During the Winter of 1945, the number of these expulsions decreased, but in the Spring of 1946, they resumed in full force. At that time, Irmgard's family received notice that they would be expelled from Liberec within 24 hours and be forced to move to Germany. Her father was not with the family then; he was in the custody of the United States Army and later rejoined the family in Hessen. Thus, Irmgard, her mother and her grandmother were forced to make this journey on their own. The group which they were forced to join was assembled with their personal possessions outside of the Liberec train station, where Czech soldiers were allowed to take any of this group's property that the soldiers desired from the departing residents. In this makeshift camp, the soon-to-be refugees were infested with lice while they waited for their trains. Some other members of Irmgard's family were included in this expulsion, but they were loaded onto trains that traveled to what later became East Germany--the DDR. Irmgard and her family were placed on a railroad car containing 58 other Sudeten Germans, who traveled west into Bavaria and beyond. At that time, certain German towns on the train route had quotas of refugees that they were required to accept into their communities.
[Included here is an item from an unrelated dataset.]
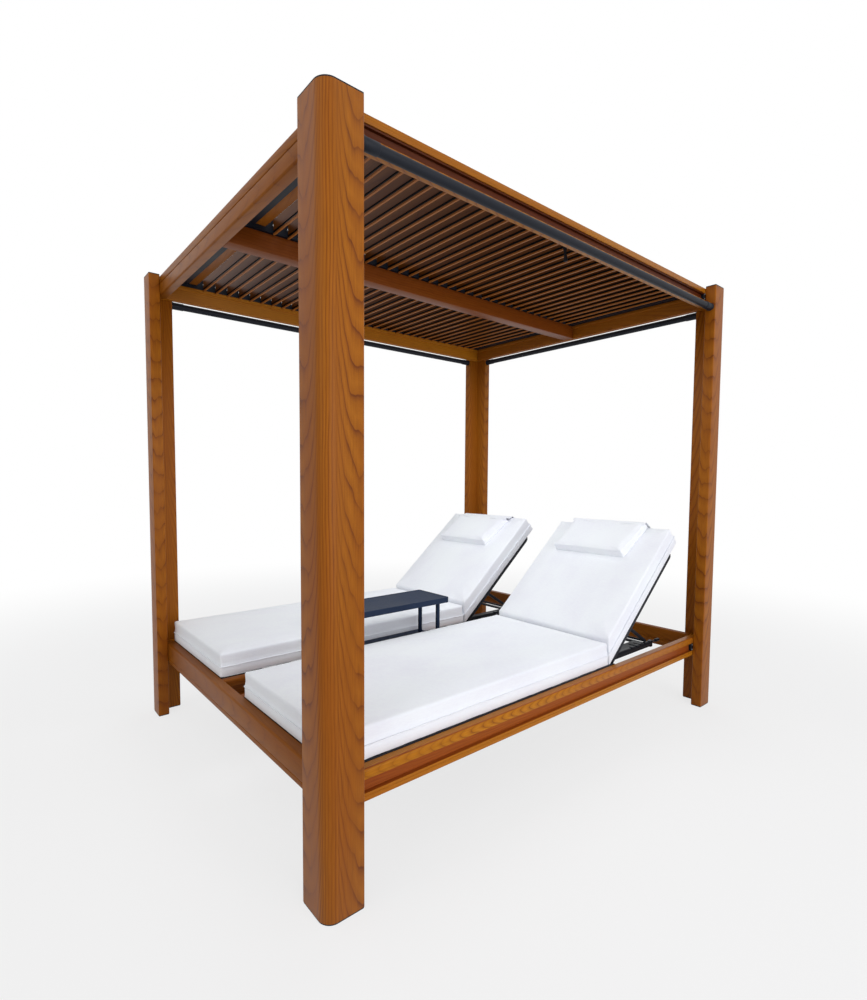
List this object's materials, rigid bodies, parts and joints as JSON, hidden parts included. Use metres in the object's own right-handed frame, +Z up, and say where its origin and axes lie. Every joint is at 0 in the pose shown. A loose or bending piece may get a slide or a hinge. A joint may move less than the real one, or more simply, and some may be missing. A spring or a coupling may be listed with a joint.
{
  "type": "outdoor daybed with canopy",
  "caption": "Post-and-beam outdoor daybed with a louvred roof, side-by-side reclining loungers with thick cushions and a small table between them.",
  "frame": {"origin": "on the ground under the middle of the footprint", "axes": "+X towards the head end, +Y towards the far side, +Z up"},
  "size_m": [2.4, 1.77, 2.223],
  "materials": {
    "wood_look_frame": "semi-gloss wood-look powder coat on aluminium, grain along each member",
    "wood_look_louvre": "semi-gloss wood-look powder coat on aluminium, grain along the blade",
    "black_metal": "satin near-black powder coat",
    "slate_metal": "fine-textured slate blue-grey powder coat",
    "white_fabric": "white woven outdoor cloth over foam"
  },
  "bodies": {
    "frame": {"post_near_foot": "wood_look_frame", "post_near_head": "wood_look_frame", "post_far_head": "wood_look_frame", "post_far_foot": "wood_look_frame", "bed_rail_near": "wood_look_frame", "bed_rail_far": "wood_look_frame", "bed_rail_foot": "wood_look_frame", "bed_rail_head": "wood_look_frame", "roof_beam_near": "wood_look_frame", "roof_beam_far": "wood_look_frame", "roof_beam_foot": "wood_look_frame", "roof_beam_head": "wood_look_frame", "roof_beam_centre": "wood_look_frame", "louvre_carrier": "black_metal", "curtain_rod_near": "black_metal", "curtain_rod_far": "black_metal", "curtain_rod_head": "black_metal", "bed_deck": "black_metal", "seat_cushion_near": "white_fabric", "seat_cushion_far": "white_fabric"},
    "louvre_01": {"louvre_01": "wood_look_louvre"},
    "louvre_02": {"louvre_02": "wood_look_louvre"},
    "louvre_03": {"louvre_03": "wood_look_louvre"},
    "louvre_04": {"louvre_04": "wood_look_louvre"},
    "louvre_05": {"louvre_05": "wood_look_louvre"},
    "louvre_06": {"louvre_06": "wood_look_louvre"},
    "louvre_07": {"louvre_07": "wood_look_louvre"},
    "louvre_08": {"louvre_08": "wood_look_louvre"},
    "louvre_09": {"louvre_09": "wood_look_louvre"},
    "louvre_10": {"louvre_10": "wood_look_louvre"},
    "louvre_11": {"louvre_11": "wood_look_louvre"},
    "louvre_12": {"louvre_12": "wood_look_louvre"},
    "louvre_13": {"louvre_13": "wood_look_louvre"},
    "louvre_14": {"louvre_14": "wood_look_louvre"},
    "louvre_15": {"louvre_15": "wood_look_louvre"},
    "louvre_16": {"louvre_16": "wood_look_louvre", "louvre_lever": "black_metal"},
    "louvre_17": {"louvre_17": "wood_look_louvre"},
    "louvre_18": {"louvre_18": "wood_look_louvre"},
    "louvre_19": {"louvre_19": "wood_look_louvre"},
    "louvre_20": {"louvre_20": "wood_look_louvre"},
    "louvre_21": {"louvre_21": "wood_look_louvre"},
    "louvre_22": {"louvre_22": "wood_look_louvre"},
    "louvre_23": {"louvre_23": "wood_look_louvre"},
    "louvre_24": {"louvre_24": "wood_look_louvre"},
    "louvre_25": {"louvre_25": "wood_look_louvre"},
    "louvre_26": {"louvre_26": "wood_look_louvre"},
    "louvre_27": {"louvre_27": "wood_look_louvre"},
    "louvre_28": {"louvre_28": "wood_look_louvre"},
    "louvre_29": {"louvre_29": "wood_look_louvre"},
    "louvre_30": {"louvre_30": "wood_look_louvre"},
    "louvre_31": {"louvre_31": "wood_look_louvre"},
    "louvre_32": {"louvre_32": "wood_look_louvre"},
    "back_near": {"back_frame_near": "black_metal", "back_cushion_near": "white_fabric"},
    "stay_near": {"back_stay_near": "black_metal"},
    "back_far": {"back_frame_far": "black_metal", "back_cushion_far": "white_fabric"},
    "stay_far": {"back_stay_far": "black_metal"},
    "table": {"side_table": "slate_metal"}
  },
  "joints": [
    {"name": "louvre_01_turn", "type": "hinge", "parent": "frame", "child": "louvre_01", "pos_m": [-0.929, 0, 2.191], "axis": [0, 1, 0], "range_deg": [0, 78]},
    {"name": "louvre_02_turn", "type": "hinge", "parent": "frame", "child": "louvre_02", "pos_m": [-0.8664, 0, 2.191], "axis": [0, 1, 0], "range_deg": [0, 78]},
    {"name": "louvre_03_turn", "type": "hinge", "parent": "frame", "child": "louvre_03", "pos_m": [-0.8038, 0, 2.191], "axis": [0, 1, 0], "range_deg": [0, 78]},
    {"name": "louvre_04_turn", "type": "hinge", "parent": "frame", "child": "louvre_04", "pos_m": [-0.7412, 0, 2.191], "axis": [0, 1, 0], "range_deg": [0, 78]},
    {"name": "louvre_05_turn", "type": "hinge", "parent": "frame", "child": "louvre_05", "pos_m": [-0.6786, 0, 2.191], "axis": [0, 1, 0], "range_deg": [0, 78]},
    {"name": "louvre_06_turn", "type": "hinge", "parent": "frame", "child": "louvre_06", "pos_m": [-0.616, 0, 2.191], "axis": [0, 1, 0], "range_deg": [0, 78]},
    {"name": "louvre_07_turn", "type": "hinge", "parent": "frame", "child": "louvre_07", "pos_m": [-0.5534, 0, 2.191], "axis": [0, 1, 0], "range_deg": [0, 78]},
    {"name": "louvre_08_turn", "type": "hinge", "parent": "frame", "child": "louvre_08", "pos_m": [-0.4908, 0, 2.191], "axis": [0, 1, 0], "range_deg": [0, 78]},
    {"name": "louvre_09_turn", "type": "hinge", "parent": "frame", "child": "louvre_09", "pos_m": [-0.4282, 0, 2.191], "axis": [0, 1, 0], "range_deg": [0, 78]},
    {"name": "louvre_10_turn", "type": "hinge", "parent": "frame", "child": "louvre_10", "pos_m": [-0.3656, 0, 2.191], "axis": [0, 1, 0], "range_deg": [0, 78]},
    {"name": "louvre_11_turn", "type": "hinge", "parent": "frame", "child": "louvre_11", "pos_m": [-0.303, 0, 2.191], "axis": [0, 1, 0], "range_deg": [0, 78]},
    {"name": "louvre_12_turn", "type": "hinge", "parent": "frame", "child": "louvre_12", "pos_m": [-0.2404, 0, 2.191], "axis": [0, 1, 0], "range_deg": [0, 78]},
    {"name": "louvre_13_turn", "type": "hinge", "parent": "frame", "child": "louvre_13", "pos_m": [-0.1778, 0, 2.191], "axis": [0, 1, 0], "range_deg": [0, 78]},
    {"name": "louvre_14_turn", "type": "hinge", "parent": "frame", "child": "louvre_14", "pos_m": [-0.1152, 0, 2.191], "axis": [0, 1, 0], "range_deg": [0, 78]},
    {"name": "louvre_15_turn", "type": "hinge", "parent": "frame", "child": "louvre_15", "pos_m": [-0.0526, 0, 2.191], "axis": [0, 1, 0], "range_deg": [0, 78]},
    {"name": "louvre_16_turn", "type": "hinge", "parent": "frame", "child": "louvre_16", "pos_m": [0.01, 0, 2.191], "axis": [0, 1, 0], "range_deg": [0, 78]},
    {"name": "louvre_17_turn", "type": "hinge", "parent": "frame", "child": "louvre_17", "pos_m": [0.0726, 0, 2.191], "axis": [0, 1, 0], "range_deg": [0, 78]},
    {"name": "louvre_18_turn", "type": "hinge", "parent": "frame", "child": "louvre_18", "pos_m": [0.1352, 0, 2.191], "axis": [0, 1, 0], "range_deg": [0, 78]},
    {"name": "louvre_19_turn", "type": "hinge", "parent": "frame", "child": "louvre_19", "pos_m": [0.1978, 0, 2.191], "axis": [0, 1, 0], "range_deg": [0, 78]},
    {"name": "louvre_20_turn", "type": "hinge", "parent": "frame", "child": "louvre_20", "pos_m": [0.2604, 0, 2.191], "axis": [0, 1, 0], "range_deg": [0, 78]},
    {"name": "louvre_21_turn", "type": "hinge", "parent": "frame", "child": "louvre_21", "pos_m": [0.323, 0, 2.191], "axis": [0, 1, 0], "range_deg": [0, 78]},
    {"name": "louvre_22_turn", "type": "hinge", "parent": "frame", "child": "louvre_22", "pos_m": [0.3856, 0, 2.191], "axis": [0, 1, 0], "range_deg": [0, 78]},
    {"name": "louvre_23_turn", "type": "hinge", "parent": "frame", "child": "louvre_23", "pos_m": [0.4482, 0, 2.191], "axis": [0, 1, 0], "range_deg": [0, 78]},
    {"name": "louvre_24_turn", "type": "hinge", "parent": "frame", "child": "louvre_24", "pos_m": [0.5108, 0, 2.191], "axis": [0, 1, 0], "range_deg": [0, 78]},
    {"name": "louvre_25_turn", "type": "hinge", "parent": "frame", "child": "louvre_25", "pos_m": [0.5734, 0, 2.191], "axis": [0, 1, 0], "range_deg": [0, 78]},
    {"name": "louvre_26_turn", "type": "hinge", "parent": "frame", "child": "louvre_26", "pos_m": [0.636, 0, 2.191], "axis": [0, 1, 0], "range_deg": [0, 78]},
    {"name": "louvre_27_turn", "type": "hinge", "parent": "frame", "child": "louvre_27", "pos_m": [0.6986, 0, 2.191], "axis": [0, 1, 0], "range_deg": [0, 78]},
    {"name": "louvre_28_turn", "type": "hinge", "parent": "frame", "child": "louvre_28", "pos_m": [0.7612, 0, 2.191], "axis": [0, 1, 0], "range_deg": [0, 78]},
    {"name": "louvre_29_turn", "type": "hinge", "parent": "frame", "child": "louvre_29", "pos_m": [0.8238, 0, 2.191], "axis": [0, 1, 0], "range_deg": [0, 78]},
    {"name": "louvre_30_turn", "type": "hinge", "parent": "frame", "child": "louvre_30", "pos_m": [0.8864, 0, 2.191], "axis": [0, 1, 0], "range_deg": [0, 78]},
    {"name": "louvre_31_turn", "type": "hinge", "parent": "frame", "child": "louvre_31", "pos_m": [0.949, 0, 2.191], "axis": [0, 1, 0], "range_deg": [0, 78]},
    {"name": "louvre_32_turn", "type": "hinge", "parent": "frame", "child": "louvre_32", "pos_m": [1.0116, 0, 2.191], "axis": [0, 1, 0], "range_deg": [0, 78]},
    {"name": "back_near_recline", "type": "hinge", "parent": "frame", "child": "back_near", "pos_m": [0.345, -0.45885, 0.355], "axis": [0, -1, 0], "range_deg": [-40, 20]},
    {"name": "stay_near_fold", "type": "hinge", "parent": "back_near", "child": "stay_near", "pos_m": [0.55569, -0.45885, 0.52396], "axis": [0, -1, 0], "range_deg": [-35, 70]},
    {"name": "back_far_recline", "type": "hinge", "parent": "frame", "child": "back_far", "pos_m": [0.345, 0.45885, 0.355], "axis": [0, -1, 0], "range_deg": [-40, 20]},
    {"name": "stay_far_fold", "type": "hinge", "parent": "back_far", "child": "stay_far", "pos_m": [0.55569, 0.45885, 0.52396], "axis": [0, -1, 0], "range_deg": [-35, 70]},
    {"name": "table_lift", "type": "slide", "parent": "frame", "child": "table", "axis": [0, 0, 1], "range_m": [0, 0.35]}
  ],
  "couplings": [
    {"joint": "louvre_01_turn", "follows": "louvre_16_turn", "ratio": 1},
    {"joint": "louvre_02_turn", "follows": "louvre_16_turn", "ratio": 1},
    {"joint": "louvre_03_turn", "follows": "louvre_16_turn", "ratio": 1},
    {"joint": "louvre_04_turn", "follows": "louvre_16_turn", "ratio": 1},
    {"joint": "louvre_05_turn", "follows": "louvre_16_turn", "ratio": 1},
    {"joint": "louvre_06_turn", "follows": "louvre_16_turn", "ratio": 1},
    {"joint": "louvre_07_turn", "follows": "louvre_16_turn", "ratio": 1},
    {"joint": "louvre_08_turn", "follows": "louvre_16_turn", "ratio": 1},
    {"joint": "louvre_09_turn", "follows": "louvre_16_turn", "ratio": 1},
    {"joint": "louvre_10_turn", "follows": "louvre_16_turn", "ratio": 1},
    {"joint": "louvre_11_turn", "follows": "louvre_16_turn", "ratio": 1},
    {"joint": "louvre_12_turn", "follows": "louvre_16_turn", "ratio": 1},
    {"joint": "louvre_13_turn", "follows": "louvre_16_turn", "ratio": 1},
    {"joint": "louvre_14_turn", "follows": "louvre_16_turn", "ratio": 1},
    {"joint": "louvre_15_turn", "follows": "louvre_16_turn", "ratio": 1},
    {"joint": "louvre_17_turn", "follows": "louvre_16_turn", "ratio": 1},
    {"joint": "louvre_18_turn", "follows": "louvre_16_turn", "ratio": 1},
    {"joint": "louvre_19_turn", "follows": "louvre_16_turn", "ratio": 1},
    {"joint": "louvre_20_turn", "follows": "louvre_16_turn", "ratio": 1},
    {"joint": "louvre_21_turn", "follows": "louvre_16_turn", "ratio": 1},
    {"joint": "louvre_22_turn", "follows": "louvre_16_turn", "ratio": 1},
    {"joint": "louvre_23_turn", "follows": "louvre_16_turn", "ratio": 1},
    {"joint": "louvre_24_turn", "follows": "louvre_16_turn", "ratio": 1},
    {"joint": "louvre_25_turn", "follows": "louvre_16_turn", "ratio": 1},
    {"joint": "louvre_26_turn", "follows": "louvre_16_turn", "ratio": 1},
    {"joint": "louvre_27_turn", "follows": "louvre_16_turn", "ratio": 1},
    {"joint": "louvre_28_turn", "follows": "louvre_16_turn", "ratio": 1},
    {"joint": "louvre_29_turn", "follows": "louvre_16_turn", "ratio": 1},
    {"joint": "louvre_30_turn", "follows": "louvre_16_turn", "ratio": 1},
    {"joint": "louvre_31_turn", "follows": "louvre_16_turn", "ratio": 1},
    {"joint": "louvre_32_turn", "follows": "louvre_16_turn", "ratio": 1},
    {"joint": "stay_near_fold", "follows": "back_near_recline", "ratio": -1.75},
    {"joint": "stay_far_fold", "follows": "back_far_recline", "ratio": -1.75}
  ]
}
Irmgard's train journey terminated in the City of Gießen in the state of Hessen, where she, her mother and her grandmother spent a week at a makeshift camp. There they were deloused and then displayed to local families for "adoption." After being selected by a family from the nearby town of Lauter, Irmgard her mother and her grandmother were loaded into a bus that deposited them in this village, which had at that time approximately 300 inhabitants.
Irmgard's father later rejoined the family in Lauter, and there they lived for three years in a 15-Quadratmeter room in a private home. The room's furniture was only a bed and a dresser; the bathroom was "in the yard, next to the barn." In 1954, nine years after arriving in Lauter, the reconstituted family moved to the nearby city of Grünberg and remained there until Irmgard's grandmother died.
Irmgard's father passed away in 1977 and 13 years later, her mother died. When Irmgard was employed by the United States Army here in Heidelberg, she met an American private contractor working in the Army as a "logistics person." They later married, retired from the Army, and now live in Heidelberg.
JE comments: What a gripping narrative. Irmgard's story is no doubt typical of thousands (millions?) of other Germans after the war. Imagine undergoing "selection" at the train station, with some of your family being sent to the DDR, which in 1945-'46 meant a permanent separation.
Many thanks to Irmgard for telling her story, and to Pat Mears for the splendid write-up.